Jaksa Cecar Ahli Soal ‘Tutup Pintu-Jendela’, Gambaran dari Aksi Kuat Ma'ruf Sebelum Penembakan Brigadir J
Ahli hukum pidana Muhammad Arif Setiawan/FOTO: Rizky Adytia-VOI

Bagikan:

JAKARTA - Jaksa penuntut umum (JPU) mencecar ahli hukum pidana Muhammad Arif Setiawan mengenai Kuat Ma'ruf yang menutup pintu sebelum terjadinya pembunuhan terhadal Brigadir J.

Pertanyaan diajukan jaksa karena Arif sebelumnya sempat menyinggung mengenai sikap batin atau mens rea dan meeting of minds.

Mulanya, jaksa menganalogikan adanya tiga orang yang masuk dalam rangakain tindak pidana. Dua di antaranya disebut sebagai pelaku dan korban.

"Si A si B menganiaya si C atau ingin melakukan perbuatan tidak menyenangkan atau memukul si C. Lokasinya di dalam kamar kos-kosan. Nah ketika si A akan memukul si C, si C ini kan berteriak. Akhirnya, si B ini menutup pintu, mengunci semua ruang-ruang sekat yang ada udaranya dia tutup. Sikap batinnya agar teriakan korban si C ini agar tidak terdengar," ucap jaksa dalam persidangan di Pengadilan Negeri Jakarta Selatan, Senin, 2 Januari.

"Kalau sikap batinnya seperti itu masuk tidak sama-sama melakukan atau berencana melakukan penganiayaan itu?" sambung jaksa.

Saat itu, Arif menyebut dalam analogi itu B bisa dikatakan turut serta.
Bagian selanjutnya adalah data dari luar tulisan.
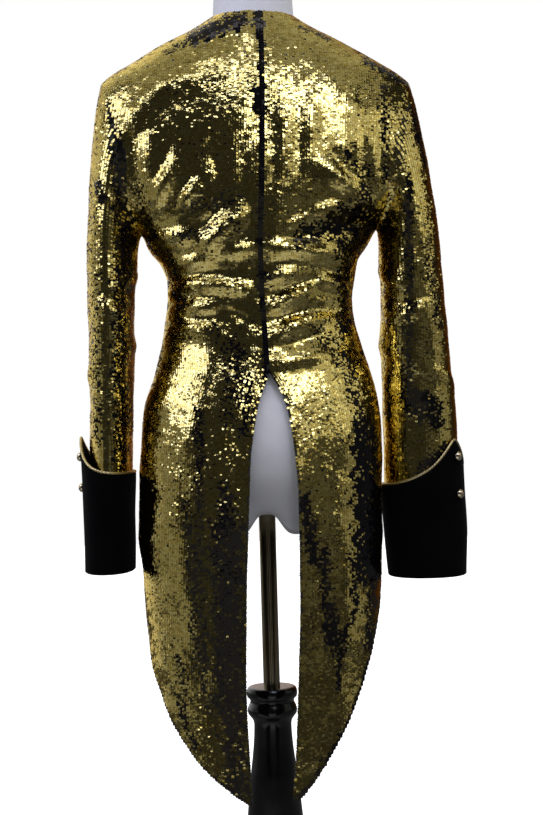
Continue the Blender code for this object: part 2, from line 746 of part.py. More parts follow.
def make_piping(side, material):
    """A round piping that lies along the cuff's top edge."""
    rings = cuff_rings(side)
    top, below = rings[-1], inset_rings(rings, VELVET)[-1]
    middles = [(a + b) / 2 for a, b in zip(top, below)]
    bm = bmesh.new()
    loops = []
    count = len(middles)
    for k, (point, outer, inner) in enumerate(zip(middles, top, below)):
        heading = (middles[(k + 1) % count] - middles[k - 1]).normalized()
        across = (outer - inner).normalized()
        up = heading.cross(across).normalized()
        if up.z < 0:
            up = -up
        centre = Vector((point.x, point.y, outer.z)) + up * (PIPING_RADIUS + SEAT_GAP)
        loop = []
        for j in range(PIPING_SIDES):
            turn = 2 * math.pi * (j + 0.5) / PIPING_SIDES - math.pi / 2
            reach = across * math.cos(turn) + up * math.sin(turn)
            loop.append(bm.verts.new(centre + reach * PIPING_RADIUS))
        loops.append(loop)
    for k in range(count):
        this, after = loops[k], loops[(k + 1) % count]
        for j in range(PIPING_SIDES):
            beside = (j + 1) % PIPING_SIDES
            bm.faces.new((this[j], this[beside], after[beside], after[j]))
    return add_object("cuff_piping_left" if side < 0 else "cuff_piping_right", bm, material)


def make_button(name, side, z, cuff, material):
    """A ball button seated on the cuff's outer face below its peak."""
    tree = BVHTree.FromPolygons(
        [vertex.co for vertex in cuff.data.vertices],
        [face.vertices for face in cuff.data.polygons],
    )
    turn = CUFF_CUTS[side].button_turn
    low = cuff_bottom(side)
    rise = (z - low) / (cuff_top(side, turn) - low)
    half_step = math.pi / SLEEVE_SIDES
    aim = (cuff_point(side, turn, rise) + cuff_point(side, turn - 2 * half_step, rise)) / 2
    seat, normal, _, _ = tree.find_nearest(aim)
    centre = Vector((side * read_row(CUFFS[side], z, "x"), read_row(CUFFS[side], z, "y"), z))
    if normal.dot(aim - centre) < 0:
        normal = -normal
    profile = (
        (0.45 * BUTTON_RADIUS, 0.0),
        (0.84 * BUTTON_RADIUS, 0.12 * BUTTON_HEIGHT),
        (BUTTON_RADIUS, 0.40 * BUTTON_HEIGHT),
        (0.86 * BUTTON_RADIUS, 0.73 * BUTTON_HEIGHT),
        (0.52 * BUTTON_RADIUS, 0.93 * BUTTON_HEIGHT),
    )
    across = normal.orthogonal().normalized()
    beside = normal.cross(across)
    bm = bmesh.new()
    foot = seat + normal * SEAT_GAP
    loops = []
    for radius, height in profile:
        loop = []
        for k in range(BUTTON_SIDES):
            spin = 2 * math.pi * k / BUTTON_SIDES
            reach = across * math.cos(spin) + beside * math.sin(spin)
            loop.append(bm.verts.new(foot + reach * radius + normal * height))
        loops.append(loop)
    join_loops(bm, loops, foot, foot + normal * BUTTON_HEIGHT)
    return add_object(name, bm, material)


def join_loops(bm, loops, first_centre, last_centre):
    """Faces between loops of vertices, with a fan over each end."""
    count = len(loops[0])
    for low, high in zip(loops, loops[1:]):
        for k in range(count):
            after = (k + 1) % count
            bm.faces.new((low[k], low[after], high[after], high[k]))
    for loop, centre in ((loops[0], first_centre), (loops[-1], last_centre)):
        hub = bm.verts.new(centre)
        for k in range(count):
            bm.faces.new((loop[k], loop[(k + 1) % count], hub))


def turned(name, profile, sides, material, first_z, last_z):
    """A solid turned about the Z axis from its profile's (radius, z) pairs."""
    bm = bmesh.new()
    loops = []
    for radius, z in profile:
        spins = [2 * math.pi * k / sides for k in range(sides)]
        loops.append([bm.verts.new((radius * math.cos(a), radius * math.sin(a), z)) for a in spins])
    join_loops(bm, loops, Vector((0, 0, first_z)), Vector((0, 0, last_z)))
    return add_object(name, bm, material)


def form_ring(z, scale=1.0):
    """A ring of the dress form."""
    half, back, front = (read_row(FORM, z, name) for name in ("half", "back", "front"))
    ring = []
    for k in range(FORM_SIDES):
        turn = 2 * math.pi * (k + 0.5) / FORM_SIDES
        across, along = math.cos(turn), math.sin(turn)
        depth = back if along < 0 else front
        radius = square_reach(across / half, along / depth, FORM_SQUARE)
        x = radius * across * scale
        drop = SHOULDER_DROP * x * ease(z, UNDERARM_Z, SHOULDER_TIP_Z)
        ring.append(Vector((x, radius * along * scale, z - drop)))
    return ring


def form_arch(ring):
    """Lifts the form's lowest points at its middle: two rounded lobes with an arch between them."""
    for point in ring:
        above = max(0.0, point.z - FORM[-1].z)
        arch = math.exp(-(abs(point.x / FORM_ARCH_WIDTH) ** 3) - above / FORM_ARCH_RISE)
        point.z += (FORM_ARCH_Z - min(point.z, FORM[-1].z)) * arch
    return ring


def round_ring(radius, z):
    """A round ring about the Z axis, with as many points as the form's rings."""
    spins = [2 * math.pi * (k + 0.5) / FORM_SIDES for k in range(FORM_SIDES)]
    return [Vector((radius * math.cos(spin), radius * math.sin(spin), z)) for spin in spins]


def make_form(material):
    """The dress form: a neck stump, shoulders, waist and hips, hollowed below for its pole."""
    rings = [form_ring(row.z, row.scale) for row in NECK_CAP]
    for stretch in FORM_STRETCHES:
        rings += [form_arch(form_ring(z)) for z in even(stretch.top_z, stretch.bottom_z, stretch.steps)]
    for row in FORM_UNDERSIDE:
        ring = form_ring(FORM[-1].z, row.scale)
        for point in ring:
            point.z += (FORM_LOBE_Z - point.z) * row.tuck
        rings.append(form_arch(ring))
    bore = POLE_RADIUS + BORE_CLEARANCE
    bore_top = POLE_TOP_Z + BORE_CLEARANCE
    rings += [
        round_ring(bore + BORE_EDGE, FORM_ARCH_Z),
        round_ring(bore, FORM_ARCH_Z + BORE_CLEARANCE),
        round_ring(bore, bore_top),
    ]
    bm = bmesh.new()
    loops = [[bm.verts.new(point) for point in ring] for ring in rings]
    join_loops(bm, loops, Vector((0, 0, FORM[0].z)), Vector((0, 0, bore_top)))
    return add_object("dress_form", bm, material)


def make_stand(brass, lacquer):
    """The pole, the turned column that holds it and the round base."""
    pole_radius = POLE_RADIUS / math.cos(math.pi / FORM_SIDES) - BORE_CLEARANCE
    pole = [(pole_radius, POLE_FOOT_Z), (pole_radius, POLE_TOP_Z)]
    turned("stand_pole", pole, FORM_SIDES, brass, POLE_FOOT_Z, POLE_TOP_Z)
    socket = POLE_RADIUS + 2 * BORE_CLEARANCE
    socket_z = POLE_FOOT_Z - BORE_CLEARANCE
    column = [(socket, socket_z), (socket, COLUMN[0].z - 0.0005)]
    column += [(row.radius, row.z) for row in COLUMN]
    turned("stand_column", column, TURNED_SIDES, lacquer, socket_z, COLUMN[-1].z)
    base = [
        (BASE_RADIUS - BASE_EDGE, 0.0),
        (BASE_RADIUS, BASE_EDGE),
        (BASE_RADIUS, BASE_HEIGHT - 2 * BASE_EDGE),
        (BASE_RADIUS - BASE_EDGE, BASE_HEIGHT - BASE_EDGE),
        (BASE_RADIUS - 3 * BASE_EDGE, BASE_HEIGHT - BASE_EDGE / 2),
        (COLUMN[-1].radius + 2 * BASE_EDGE, BASE_HEIGHT),
    ]
    turned("stand_base", base, BASE_SIDES, lacquer, 0.0, BASE_HEIGHT)


def build():
    """Makes the form and its stand, then each half of the coat with its sleeve and cuff."""
    clear_scene()
    gold = finish("gold_sequins", (0.62, 0.43, 0.10), 0.22, 0.9)
    velvet = finish("black_velvet", (0.006, 0.006, 0.007), 0.9)
    cord = finish("gold_piping", (0.72, 0.52, 0.16), 0.3, 0.9)
    steel = finish("polished_button", (0.80, 0.74, 0.60), 0.12, 1.0)
    jersey = finish("white_jersey", (0.80, 0.80, 0.80), 0.85)
    brass = finish("brass_pole", (0.55, 0.46, 0.28), 0.25, 1.0)
    lacquer = finish("black_lacquer", (0.008, 0.008, 0.009), 0.12)
    make_form(jersey)
    make_stand(brass, lacquer)
    for side, word in ((-1, "left"), (1, "right")):
        make_back(side, gold)
        make_front(side, gold)
        make_sleeve(side, gold)
        cuff = make_cuff(side, velvet)
        make_piping(side, cord)
        cut = CUFF_CUTS[side]
        make_button(f"cuff_button_upper_{word}", side, cut.upper_button_z, cuff, steel)
        make_button(f"cuff_button_lower_{word}", side, cut.lower_button_z, cuff, steel)


build()
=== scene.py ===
import math
from collections import namedtuple

import bmesh
import bpy
import numpy as np
from mathutils import Matrix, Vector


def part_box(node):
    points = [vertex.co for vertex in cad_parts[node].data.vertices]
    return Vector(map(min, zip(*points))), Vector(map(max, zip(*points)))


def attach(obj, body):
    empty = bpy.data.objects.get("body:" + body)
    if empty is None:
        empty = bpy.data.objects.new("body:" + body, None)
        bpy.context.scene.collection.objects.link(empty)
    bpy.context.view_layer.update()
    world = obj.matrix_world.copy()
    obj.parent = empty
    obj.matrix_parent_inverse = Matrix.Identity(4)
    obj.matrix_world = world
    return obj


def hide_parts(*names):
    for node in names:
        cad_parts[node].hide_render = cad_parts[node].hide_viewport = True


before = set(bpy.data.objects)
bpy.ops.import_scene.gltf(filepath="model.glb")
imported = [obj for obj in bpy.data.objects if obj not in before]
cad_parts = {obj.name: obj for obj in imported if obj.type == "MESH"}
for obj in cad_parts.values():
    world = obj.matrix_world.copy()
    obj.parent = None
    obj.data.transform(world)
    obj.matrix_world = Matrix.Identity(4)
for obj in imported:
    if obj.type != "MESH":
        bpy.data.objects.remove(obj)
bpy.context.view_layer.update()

SIDES = ((-1, "left"), (1, "right"))

# Camera and studio. The camera stands two metres behind the wearer at waist height, as in the
# photograph. White surroundings give the plain backdrop, and soft boxes of an unlike size and
# brightness stand round the coat, because a mirror cloth shows what it faces.
CAMERA_PLACE = (0.0097, -1.985, 0.958)
CAMERA_ROLL = math.radians(-1.6)
LENS_MM, FRAME_HEIGHT_MM = 67.45, 36.0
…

Tetapi, dia berdalih harus ada pembuktian terlebih dulu ada tidaknya kesepakatan atau meeting of mind. Tentunya, dengan alat bukti yang sah.
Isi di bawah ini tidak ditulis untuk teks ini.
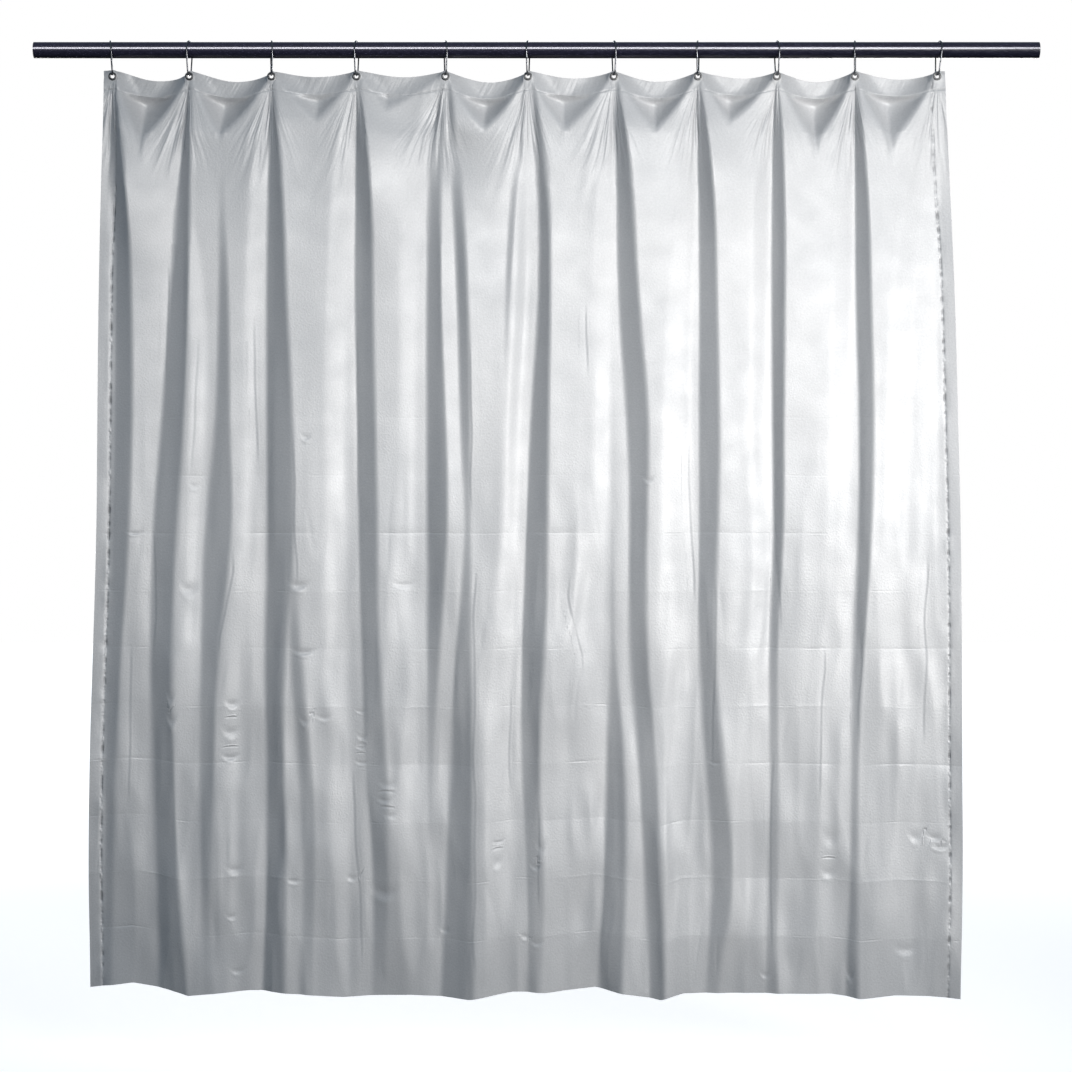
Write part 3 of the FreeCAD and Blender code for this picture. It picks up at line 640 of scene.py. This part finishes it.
def cloth_piece(name, shape, columns, rows, holed):
    """A piece of the sheet between two columns and two rows, with its flat place as its UVs."""
    first_column, last_column = columns
    first_row, last_row = rows
    part = shape[first_row : last_row + 1, first_column : last_column + 1].copy()
    flat_u = U[first_row : last_row + 1, first_column : last_column + 1]
    flat_d = D[first_row : last_row + 1, first_column : last_column + 1]
    cut = np.zeros(flat_u.shape, bool)
    if holed:
        for number, centre in enumerate(EYELETS):
            flat_x = flat_u - (FROM_SIDE + number * PITCH)
            down = flat_d - FROM_TOP
            square = np.maximum(np.abs(flat_x), np.abs(down))
            rim = (square > HOLE - 0.1) & (square < HOLE + 0.1)
            reach = np.maximum(np.hypot(flat_x, down), 1)
            round_x, round_d = flat_x / reach * HOLE, down / reach * HOLE
            part[rim, 0] = (centre + round_x[rim]) / 1000
            part[rim, 2] = (EYELET_Z - round_d[rim]) / 1000
            cut |= square < HOLE - 0.1
    mesh, column, row = grid_mesh(name, part.shape[1], part.shape[0])
    mesh.vertices.foreach_set("co", part[row, column].ravel())
    kept = {"creasing_and_glints": creasing_and_glints, "crease_off": crease_off, "crease_share": crease_share}
    for kept_as, values in kept.items():
        values = values[first_row : last_row + 1, first_column : last_column + 1]
        attribute = mesh.attributes.new(kept_as, "FLOAT", "POINT")
        attribute.data.foreach_set("value", values[row, column])
    dents = dent_place[first_row : last_row + 1, first_column : last_column + 1]
    dents_kept = mesh.attributes.new("dent_place", "FLOAT_VECTOR", "POINT")
    dents_kept.data.foreach_set("vector", dents[row, column].ravel())
    loops = np.empty(len(mesh.loops), int)
    mesh.loops.foreach_get("vertex_index", loops)
    places = np.stack([flat_u[row, column] / FLAT, 1 - flat_d[row, column] / FLAT], axis=1)
    uv = mesh.uv_layers.new(name="flat")
    uv.data.foreach_set("uv", places[loops].ravel())
    bm = bmesh.new()
    bm.from_mesh(mesh)
    bm.verts.ensure_lookup_table()
    inside = [bm.verts[int(i)] for i in np.nonzero(cut[row, column])[0]]
    bmesh.ops.delete(bm, geom=inside, context="VERTS")
    for face in bm.faces:
        face.smooth = True
    bm.normal_update()
    if sum(face.normal.y for face in bm.faces) > 0:
        bmesh.ops.reverse_faces(bm, faces=bm.faces[:])
    bm.to_mesh(mesh)
    bm.free()
    piece = bpy.data.objects.new(name, mesh)
    bpy.context.scene.collection.objects.link(piece)
    return piece


last_column, last_row = len(fine_columns) - 1, len(fine_rows) - 1
curtain = cloth_piece("curtain_vinyl_sheet", surface, (0, last_column), (0, last_row), True)

vinyl = bpy.data.materials.new("silver_vinyl")
vinyl.use_nodes = True
nodes, links = vinyl.node_tree.nodes, vinyl.node_tree.links
shader = nodes["Principled BSDF"]
shader.inputs["IOR"].default_value = 1.5
shader.inputs["Metallic"].default_value = 0.14
shader.inputs["Coat Weight"].default_value = 0.10
shader.inputs["Coat Roughness"].default_value = 0.24
flat_place = nodes.new("ShaderNodeUVMap")
flat_place.uv_map = "flat"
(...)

"Ya berarti antara A dan B ada kesepakatannya terlebih dahulu bahwa mereka sikap batinnya untuk mewujudkan delik yaitu menganiaya C. Jadi itu harus dibuktikan dulu itu, bukan karena menutup jendela kemudian si B itu turut serta. Jadi harus ada pembuktian dulu ketika menutup jendela itu dimaksudkan supaya ketika si A melakukan penganiayaan tidak didengar oleh orang lain," sebut Arif.

Bahkan, Arif terus menekankan harus ada pembuktian ketika jaksa kembali mencecar sudah ada gambaran bila ada niatan jahat di aksi menutup jendela.
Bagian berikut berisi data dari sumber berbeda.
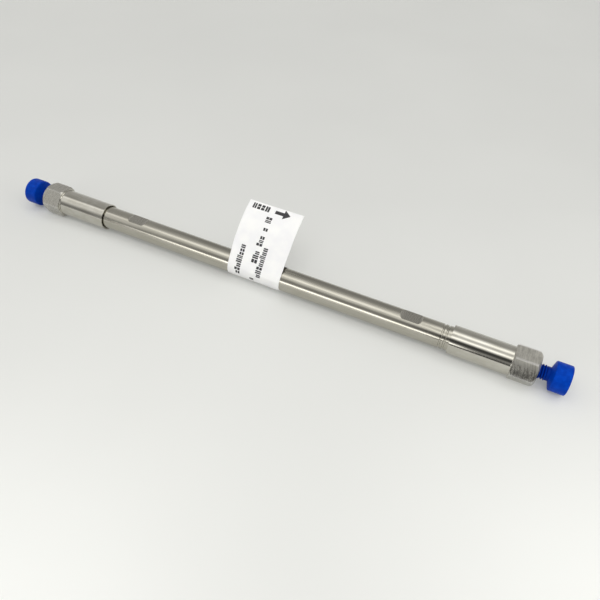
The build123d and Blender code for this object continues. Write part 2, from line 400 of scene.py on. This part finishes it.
# ---------------------------------------------------------------- plastics, packing and paper
BLUES = (0.0, 0.036, 0.36), (0.0, 0.046, 0.42)
RUBBED_BLUE = (0.002, 0.060, 0.50)
# Painted shade in the floor of the plugs' thread
THREAD_SHADE_BLUE = (0.001, 0.006, 0.12)
SHEEN_BLUE = (0.25, 0.62, 1.0)
SEAL_COLORS = (0.72, 0.69, 0.62), (0.80, 0.78, 0.72)
BEAD_COLORS = (0.74, 0.73, 0.70), (0.84, 0.83, 0.80)
PAPER_COLORS = (0.86, 0.86, 0.87), (0.91, 0.91, 0.90)
INK_COLORS = (0.012, 0.012, 0.014), (0.05, 0.05, 0.055)
NOISE_RANGE = (0.3, 0.7)
HEAD_EDGE = (4.45, 4.66)  # radii of a plug
STEM_FLOOR = (2.05, 2.38)
TIP_EDGE = (1.5, 1.9)


def blue_plastic():
    """Satin moulded plastic with a fine pebble and a few rubbed, paler places."""
    material, nodes, shader = new_material("blue_plastic")
    at = place_in_mm(nodes)
    pebble = nodes.noise(at.vector, 9.0, 3.0, 0.6)
    cloud = nodes.noise(at.vector, 0.8)
    rubbed_and_highlight = nodes.times(nodes.between(at.radius, *HEAD_EDGE),
                         nodes.between(cloud, 0.45, 0.75, 0.0, 0.5))
    color = nodes.mix(nodes.between(cloud, *NOISE_RANGE), *BLUES)
    color = nodes.mix(rubbed_and_highlight, color, RUBBED_BLUE)
    # Painted shade: the thread's floor is darker, as less light gets out of it
    groove = nodes.times(nodes.between(at.radius, *STEM_FLOOR, 0.92, 0.0),
                         nodes.between(at.radius, *TIP_EDGE))
    color = nodes.mix(groove, color, THREAD_SHADE_BLUE)
    # The inlet's plug is the darker one
    color = nodes.scaled(color, nodes.between(at.x, *INLET_TO_OUTLET, 0.9, 1.0))
    nodes.put_all(shader, {
        "Base Color": color,
        "Roughness": nodes.between(pebble, *NOISE_RANGE, 0.42, 0.56),
        "Specular IOR Level": 0.14,
        "Specular Tint": SHEEN_BLUE,
        "Normal": nodes.bump(pebble, 0.012)})
    return material


def seal_plastic():
    """Natural, slightly waxy seal ring."""
    material, nodes, shader = new_material("seal_plastic")
    cloud = nodes.noise(place_in_mm(nodes).vector, 2.5, 3.0)
    nodes.put_all(shader, {
        "Base Color": nodes.mix(nodes.between(cloud, *NOISE_RANGE), *SEAL_COLORS),
        "Roughness": nodes.between(cloud, *NOISE_RANGE, 0.35, 0.45),
        "Normal": nodes.bump(cloud, 0.01)})
    return material


def packing():
    """Packed silica beads."""
    material, nodes, shader = new_material("packing")
    vector = place_in_mm(nodes).vector
    cloud = nodes.noise(vector, 3.0, 3.0)
    nodes.put_all(shader, {
        "Base Color": nodes.mix(nodes.between(cloud, *NOISE_RANGE), *BEAD_COLORS),
        "Roughness": nodes.between(cloud, *NOISE_RANGE, 0.85, 0.95),
        "Normal": nodes.bump(nodes.cells(vector, 18.0), 0.02)})
    return material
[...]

Dia seolah melempar kepada majelis hakim yang akan menilai ada tidaknya unsur turut serta yang dilakukan di contoh kasus tersebut.

"Ketika itu sudah dapat dibuktikan dan muncul di persidangan, tujuan menutup pintu itu untuk sehingga tidak terdengar jeritan-jeritan korban. Itu menurut ahli terbukti tidak pandangan ahli?" tanya jaksa mencecar.

"Kalau terbukti atau tidak ahli tidak mengerti, tetapi kalau sudah dibuktikan dan dinilai oleh hakim itu terbukti ada sikap batinnya menutup jendela itu dimaksudkan untuk bagian dari perbuatan yanf dilakukan oleh A, itu ada turut sertanya. Tapi persoalannya itu terbukti atau tidak ahli kan ngga ngerti," kata Arif.

Analogi menutup jendela itu serupa dengan dakwaan jaksa kepada Kuat Ma'ruf. Sebab, asisten rumah tangga (ART) Ferdy Sambo itu didakwa menutup pintu balkon rumah dinas kompleks Polri, Duren Tiga.

Pintu balkon itu ditutup Kuat Ma'ruf tak lama sebelum penembakan Brigadir J.

Padahal, menutup pintu dan jendela bukalah tugas kesehariannya. Bahkan, saat itu kondisi belum gelap.

Kuat Ma'ruf didakwa melakukan pembunuhan berencana terhadap Brigadir J bersama Ferdy Sambo dan Putri Candrawathi, Richard Eliezer alias Bharada E.

Ia disebut membantu proses berjalannya rencana. Selain itu, Kuat Ma'ruf juga tak mencoba menggagalkan niat jahat atau melaporkan pembunuhan Brigadir J di rumah dinas Ferdy Sambo di kompleks Polri, Duren Tiga, Jakarta Selatan, pada 8 Juli.

Di kasus ini ada lima orang terdakwa yakni, Ferdy Sambo, Putri Candrawathi, Bharada E, Kuat Ma'ruf, dan Ricky Rizal, didakwa dengan Pasal 340 KUHP subsider Pasal 338 KUHP juncto Pasal 55 Ayat (1) ke-1 KUHP. Mereka terancam pidana maksimal hukuman mati, penjara seumur hidup atau selama-lamanya 20 tahun.